Running the EntityFinder

The EntityFinder first requires input text files that state the names, aliases and descriptions for all the entities that will be searched for. It is shipped with a python script that automatically extracts this format from Wikidata's JSON dumps. After this input has been created the EntityFinder can be compiled and run. It is also possible to easily run it inside a Docker container. The source code of the EntityFinder is shipped with a detailed README.md that contains step-by-step instructions for both approaches.

Contributions To QLever

In this section I will link and shortly describe all the contributions I made to the QLever software. Complete descriptions of the implemented mechanism can be found in my thesis.

Efficient Creation of QLever's Vocabulary

QLever internally maps all the tokens from the knowledge base to an id according to their lexicographical order. This set of all tokens is called the vocabulary. The original way of creating this mapping from tokens to ids was not feasible for Wikidata because it consumed more than 200GB of RAM. The main reason for this was that multiple copies of the complete vocabulary had to be kept in RAM at the same time. We implemented an improved version of this algorithm that first processes smaller parts of the vocabulary and afterwards merges them. This drastically reduces the RAM footprint of this step.

Implementation of a Disk-Based Dynamic Array

We have implemented a dynamic array that is permanently stored in a file and mapped to virtual RAM addresses using the POSIX system call mmap. We call this data structure and MmapVector. In QLever the MmapVector can for example be used to store the offsets or the meta data of the permutations, QLever's main data structure for processing a knowledge base. Originally these offsets were stored in a hash table in RAM. Externalizing this information to disk using the MmapVector can save more than 100GB of RAM without significantly increasing the time needed for query processing.

Prefix Compression of QLever's vocabulary

In Wikidata all entity names are URIs that often share a common beginning. For example a lot of entities start with http://www.wikidata.org/entities. We have implemented a fast greedy algorithm that can automatically find such common prefixes and use them for compression. This can reduce the memory footprint of QLever's vocabulary by 45% on the Wikidata knowledge base.

Efficient Language Filter Implementation

Wikidata contains literals in many languages.

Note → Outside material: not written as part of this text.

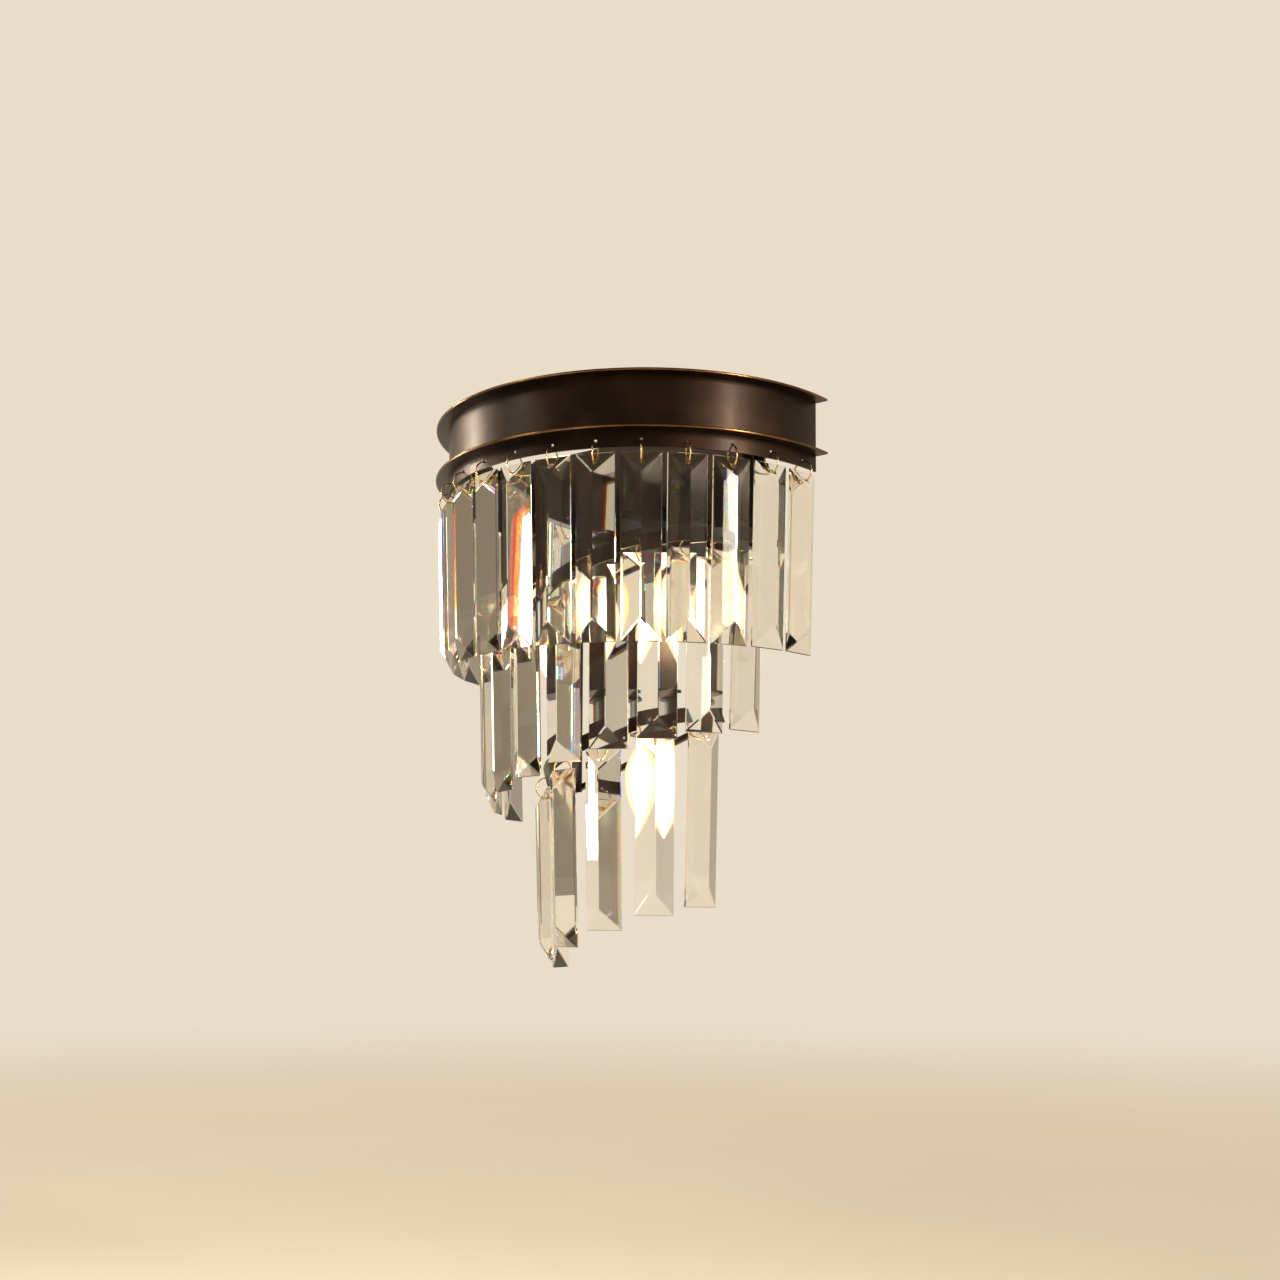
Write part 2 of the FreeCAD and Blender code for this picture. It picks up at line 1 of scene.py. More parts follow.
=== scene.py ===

Often one is only interested in literals in a certain language. An example for this is when we want to find exactly one description for an entity in a language that we understand (e.g. English). This feature is provided by SPARQL language filters. This pull requests implements efficient language filters for the QLever engine.

Efficient Creation of Permutations

This pull requests uses the MmapVector described above during the creation of the permutations which are QLever's main data structure. This way no information that is only stored on disk during the runtime of the QLever engine has to be kept in RAM during the preprocessing.

Future Work

J.Bürklin and D.Kemen have implemented a convenient User interface for QLever that supports the context-sensitive autocompletion of SPARQL queries. Currently this useful feature only works with the Freebase-Easy knowledge base that directly uses human-readable entity names. In the future we want to combine this functionality with the EntityFinder software for Wikidata to make the autocompletion also work on this dataset. This would combine the advantages of my UI (being able to work with readable names) with the advantages of Bürklin and Kemen's UI (being able to formulate arbitrary SPARQL queries).